● Stated exercise
Write out the complete material exactly as it stands.
+--
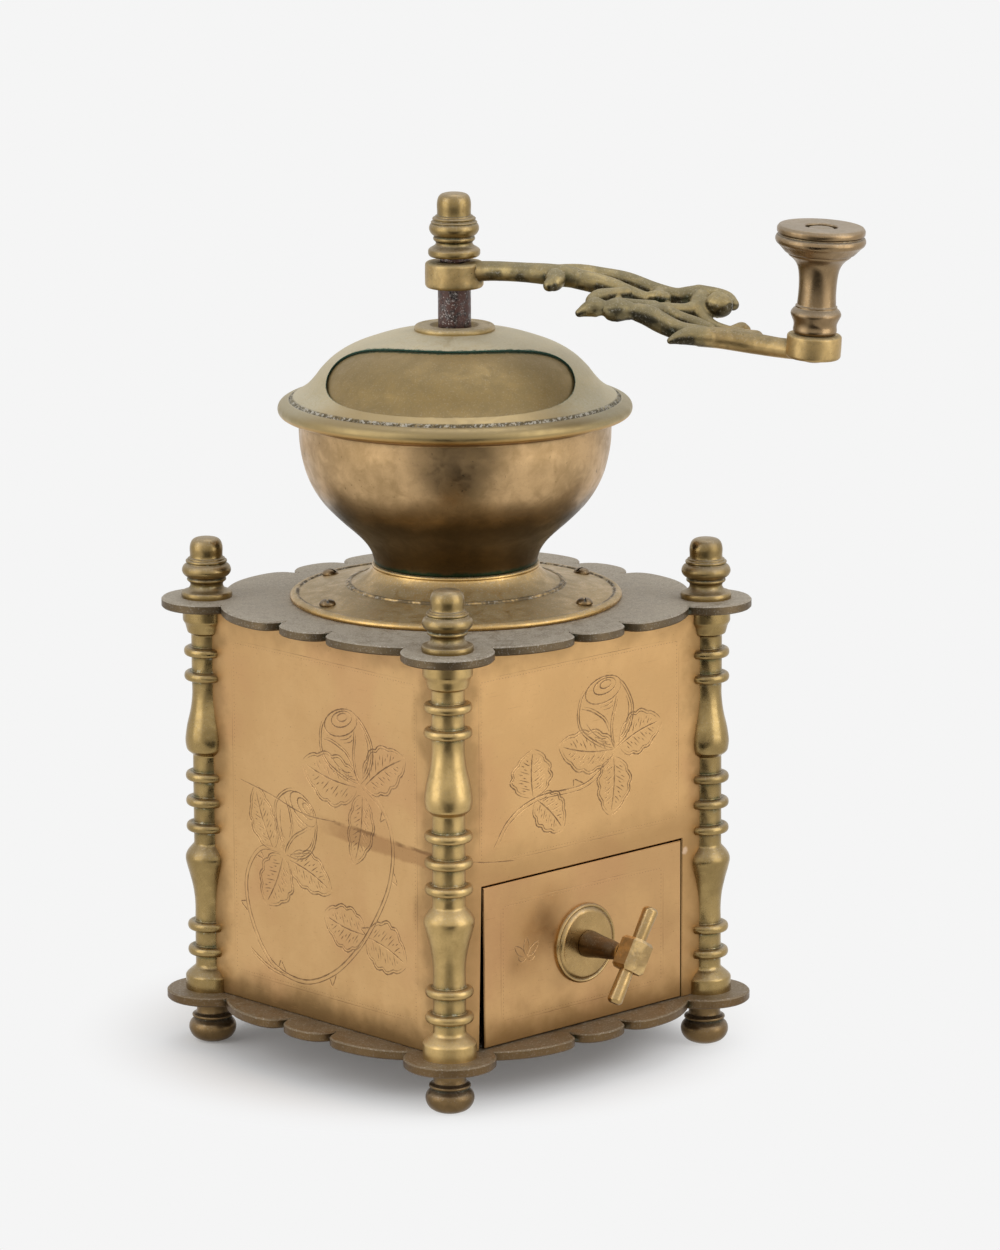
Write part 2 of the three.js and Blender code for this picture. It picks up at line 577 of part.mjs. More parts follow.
// The filling opening's outline in plan: a curved slot with round ends, facing +X before it is turned.
function hatchCutter() {
  const points = Array.from({ length: HATCH_POINTS }, (_, i) => {
    const t = (i * 2 * Math.PI) / HATCH_POINTS;
    const spread = Math.sign(Math.sin(t)) * Math.abs(Math.sin(t)) ** HATCH_END;
    const angle = HATCH_HALF_ANGLE * radians * spread;
    const r = HATCH_MIDDLE_R + HATCH_HALF_DEPTH * Math.cos(t);
    return new THREE.Vector2(r * Math.cos(angle), r * Math.sin(angle));
  });
  const height = DOME_CURVE.at(-1)[1] + OVERSHOOT;
  const prism = new THREE.ExtrudeGeometry(new THREE.Shape(points), { depth: height, bevelEnabled: false });
  return prism.rotateZ(HATCH_FACING * radians);
}

function dome() {
  const spigotHole = COLLAR_SPIGOT_R + CLEARANCE;
  const top = DOME_CURVE.at(-1)[1];
  const inside = inset(DOME_CURVE, DOME_WALL);
  const lipR = BOWL_CURVE.at(-1)[0] + LIP_WIDTH + CLEARANCE;
  const outline = [
    [DOME_INNER_R, 0], [lipR, 0], [lipR, RIM_PROFILE[0][1]], ...RIM_PROFILE, ...DOME_CURVE,
    [spigotHole, top], [spigotHole, top - DOME_WALL], ...inside.slice(1).reverse(),
    [DOME_INNER_R, inside[0][1]], [DOME_INNER_R, 0],
  ];
  return shapeOf(cut(solid(turned(outline, BIG_ROUND)), hatchCutter())).translate(0, 0, domeSeat);
}

// The shutter turns about the collar's spigot, just inside the dome.
function shutter() {
  const bore = COLLAR_SPIGOT_R + CLEARANCE;
  const depth = DOME_WALL + SHUTTER_GAP;
  const upper = inset(DOME_CURVE, depth).filter(([r]) => r < SHUTTER_EDGE_R);
  const lower = inset(DOME_CURVE, depth + SHUTTER_WALL).filter(([r]) => r < SHUTTER_EDGE_R);
  const top = upper.at(-1)[1];
  const edge = inset(DOME_CURVE, depth)[0][1];
  const outline = [
    [bore, top - SHUTTER_WALL], ...[...lower].reverse(), [SHUTTER_EDGE_R, edge - SHUTTER_WALL],
    [SHUTTER_EDGE_R, edge], ...upper, [bore, top], [bore, top - SHUTTER_WALL],
  ];
  const fan = new THREE.Shape();
  const spread = SHUTTER_HALF_ANGLE * radians;
  fan.absarc(0, 0, 2 * SHUTTER_EDGE_R, -spread, spread, false);
  fan.lineTo(0, 0);
  const height = DOME_CURVE.at(-1)[1];
  const options = { depth: height, bevelEnabled: false, curveSegments: SMALL_ROUND };
  const wedge = new THREE.ExtrudeGeometry(fan, options);
  const keep = join(wedge, cylinder(SHUTTER_HUB_R, 0, height, ROUND));
  const body = solid(turned(outline, BIG_ROUND)).intersect(keep);
  return shapeOf(body).rotateZ(HATCH_FACING * radians).translate(0, 0, domeSeat);
}

function domeCollar() {
  const outline = [
    [shaftBore, -COLLAR_SPIGOT_DEPTH], [COLLAR_SPIGOT_R, -COLLAR_SPIGOT_DEPTH], [COLLAR_SPIGOT_R, 0],
    [COLLAR_R, 0], [COLLAR_R, COLLAR_THICK - COLLAR_BEVEL], [COLLAR_R - COLLAR_BEVEL, COLLAR_THICK],
    [COLLAR_MOUTH_R, COLLAR_THICK], [COLLAR_MOUTH_R, 0], [shaftBore, -COLLAR_LEAD],
    [shaftBore, -COLLAR_SPIGOT_DEPTH],
  ];
  return turned(raise(outline, domeTop), ROUND);
}

function shutterRetainer() {
  const shutterBottom = domeTop - DOME_WALL - SHUTTER_GAP - SHUTTER_WALL;
  const top = shutterBottom - CLEARANCE;
  return tube(COLLAR_SPIGOT_R + CLEARANCE, RETAINER_R, top - RETAINER_THICK, top, ROUND);
}

function crankShaft() {
  const outline = [
    [0, shaftBottom], [PIVOT_R, shaftBottom], [PIVOT_R, shaftBottom + PIVOT_LENGTH],
    [CRANK_SHAFT_R, shaftBottom + PIVOT_LENGTH], [CRANK_SHAFT_R, crankSeat], [THREAD_R, crankSeat],
    [THREAD_R, nutSeat + THREAD_LENGTH], [0, nutSeat + THREAD_LENGTH],
  ];
  const side = TANG / 2;
  const tang = block(-side, side, -side, side, crankSeat - OVERSHOOT, crankTop - CLEARANCE);
  tang.rotateZ(CRANK_ANGLE * radians);
  const body = join(turned(outline, SMALL_ROUND), tang);
  return shapeOf(cut(body, burrPinHole()));
}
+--
● Response to this exercise
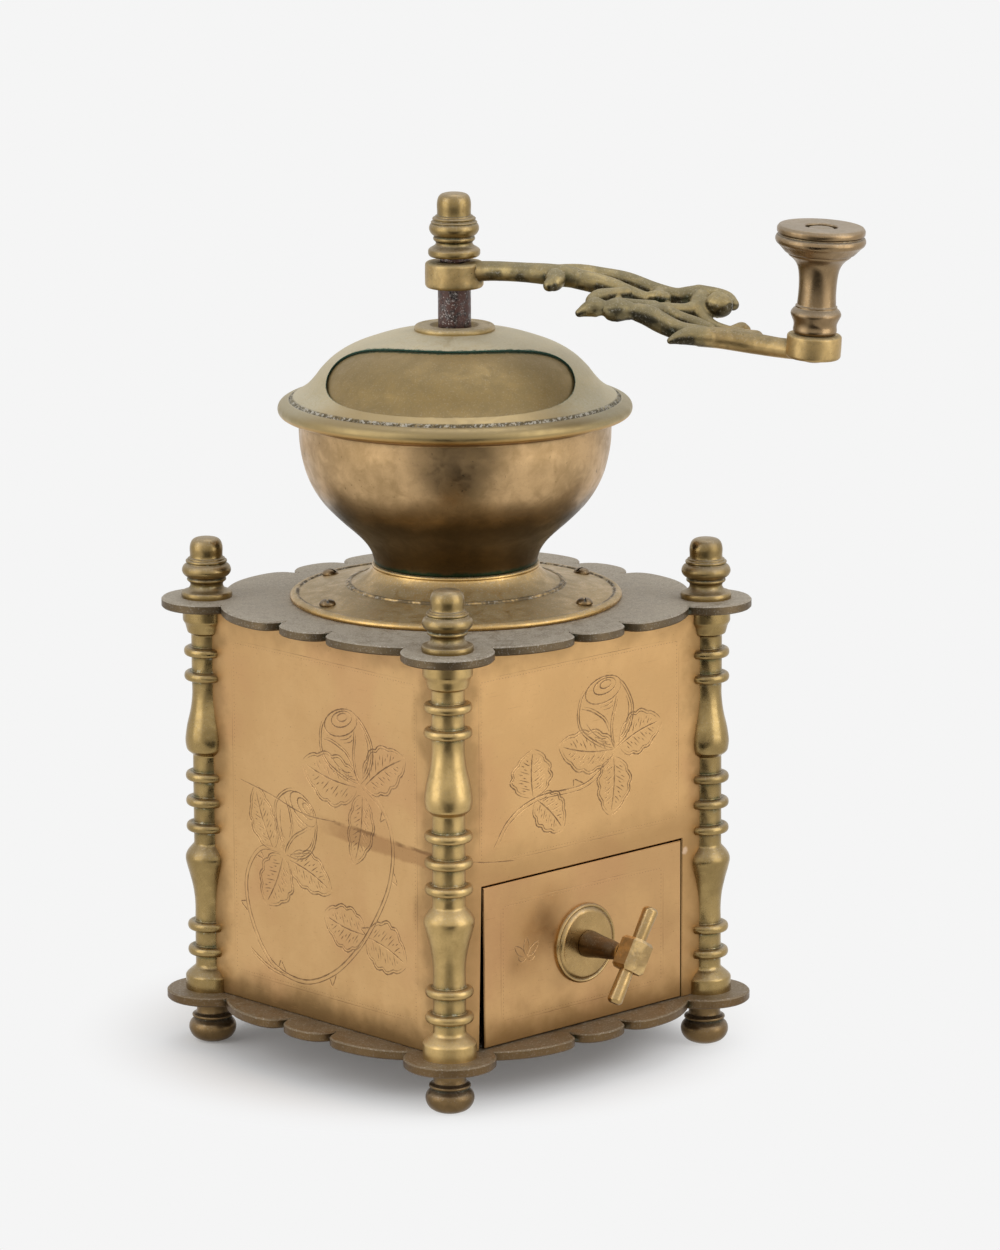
Write part 2 of the three.js and Blender code for this picture. It picks up at line 577 of part.mjs. More parts follow.
// The filling opening's outline in plan: a curved slot with round ends, facing +X before it is turned.
function hatchCutter() {
  const points = Array.from({ length: HATCH_POINTS }, (_, i) => {
    const t = (i * 2 * Math.PI) / HATCH_POINTS;
    const spread = Math.sign(Math.sin(t)) * Math.abs(Math.sin(t)) ** HATCH_END;
    const angle = HATCH_HALF_ANGLE * radians * spread;
    const r = HATCH_MIDDLE_R + HATCH_HALF_DEPTH * Math.cos(t);
    return new THREE.Vector2(r * Math.cos(angle), r * Math.sin(angle));
  });
  const height = DOME_CURVE.at(-1)[1] + OVERSHOOT;
  const prism = new THREE.ExtrudeGeometry(new THREE.Shape(points), { depth: height, bevelEnabled: false });
  return prism.rotateZ(HATCH_FACING * radians);
}

function dome() {
  const spigotHole = COLLAR_SPIGOT_R + CLEARANCE;
  const top = DOME_CURVE.at(-1)[1];
  const inside = inset(DOME_CURVE, DOME_WALL);
  const lipR = BOWL_CURVE.at(-1)[0] + LIP_WIDTH + CLEARANCE;
  const outline = [
    [DOME_INNER_R, 0], [lipR, 0], [lipR, RIM_PROFILE[0][1]], ...RIM_PROFILE, ...DOME_CURVE,
    [spigotHole, top], [spigotHole, top - DOME_WALL], ...inside.slice(1).reverse(),
    [DOME_INNER_R, inside[0][1]], [DOME_INNER_R, 0],
  ];
  return shapeOf(cut(solid(turned(outline, BIG_ROUND)), hatchCutter())).translate(0, 0, domeSeat);
}

// The shutter turns about the collar's spigot, just inside the dome.
function shutter() {
  const bore = COLLAR_SPIGOT_R + CLEARANCE;
  const depth = DOME_WALL + SHUTTER_GAP;
  const upper = inset(DOME_CURVE, depth).filter(([r]) => r < SHUTTER_EDGE_R);
  const lower = inset(DOME_CURVE, depth + SHUTTER_WALL).filter(([r]) => r < SHUTTER_EDGE_R);
  const top = upper.at(-1)[1];
  const edge = inset(DOME_CURVE, depth)[0][1];
  const outline = [
    [bore, top - SHUTTER_WALL], ...[...lower].reverse(), [SHUTTER_EDGE_R, edge - SHUTTER_WALL],
    [SHUTTER_EDGE_R, edge], ...upper, [bore, top], [bore, top - SHUTTER_WALL],
  ];
  const fan = new THREE.Shape();
  const spread = SHUTTER_HALF_ANGLE * radians;
  fan.absarc(0, 0, 2 * SHUTTER_EDGE_R, -spread, spread, false);
  fan.lineTo(0, 0);
  const height = DOME_CURVE.at(-1)[1];
  const options = { depth: height, bevelEnabled: false, curveSegments: SMALL_ROUND };
  const wedge = new THREE.ExtrudeGeometry(fan, options);
  const keep = join(wedge, cylinder(SHUTTER_HUB_R, 0, height, ROUND));
  const body = solid(turned(outline, BIG_ROUND)).intersect(keep);
  return shapeOf(body).rotateZ(HATCH_FACING * radians).translate(0, 0, domeSeat);
}

function domeCollar() {
  const outline = [
    [shaftBore, -COLLAR_SPIGOT_DEPTH], [COLLAR_SPIGOT_R, -COLLAR_SPIGOT_DEPTH], [COLLAR_SPIGOT_R, 0],
    [COLLAR_R, 0], [COLLAR_R, COLLAR_THICK - COLLAR_BEVEL], [COLLAR_R - COLLAR_BEVEL, COLLAR_THICK],
    [COLLAR_MOUTH_R, COLLAR_THICK], [COLLAR_MOUTH_R, 0], [shaftBore, -COLLAR_LEAD],
    [shaftBore, -COLLAR_SPIGOT_DEPTH],
  ];
  return turned(raise(outline, domeTop), ROUND);
}

function shutterRetainer() {
  const shutterBottom = domeTop - DOME_WALL - SHUTTER_GAP - SHUTTER_WALL;
  const top = shutterBottom - CLEARANCE;
  return tube(COLLAR_SPIGOT_R + CLEARANCE, RETAINER_R, top - RETAINER_THICK, top, ROUND);
}

function crankShaft() {
  const outline = [
    [0, shaftBottom], [PIVOT_R, shaftBottom], [PIVOT_R, shaftBottom + PIVOT_LENGTH],
    [CRANK_SHAFT_R, shaftBottom + PIVOT_LENGTH], [CRANK_SHAFT_R, crankSeat], [THREAD_R, crankSeat],
    [THREAD_R, nutSeat + THREAD_LENGTH], [0, nutSeat + THREAD_LENGTH],
  ];
  const side = TANG / 2;
  const tang = block(-side, side, -side, side, crankSeat - OVERSHOOT, crankTop - CLEARANCE);
  tang.rotateZ(CRANK_ANGLE * radians);
  const body = join(turned(outline, SMALL_ROUND), tang);
  return shapeOf(cut(body, burrPinHole()));
}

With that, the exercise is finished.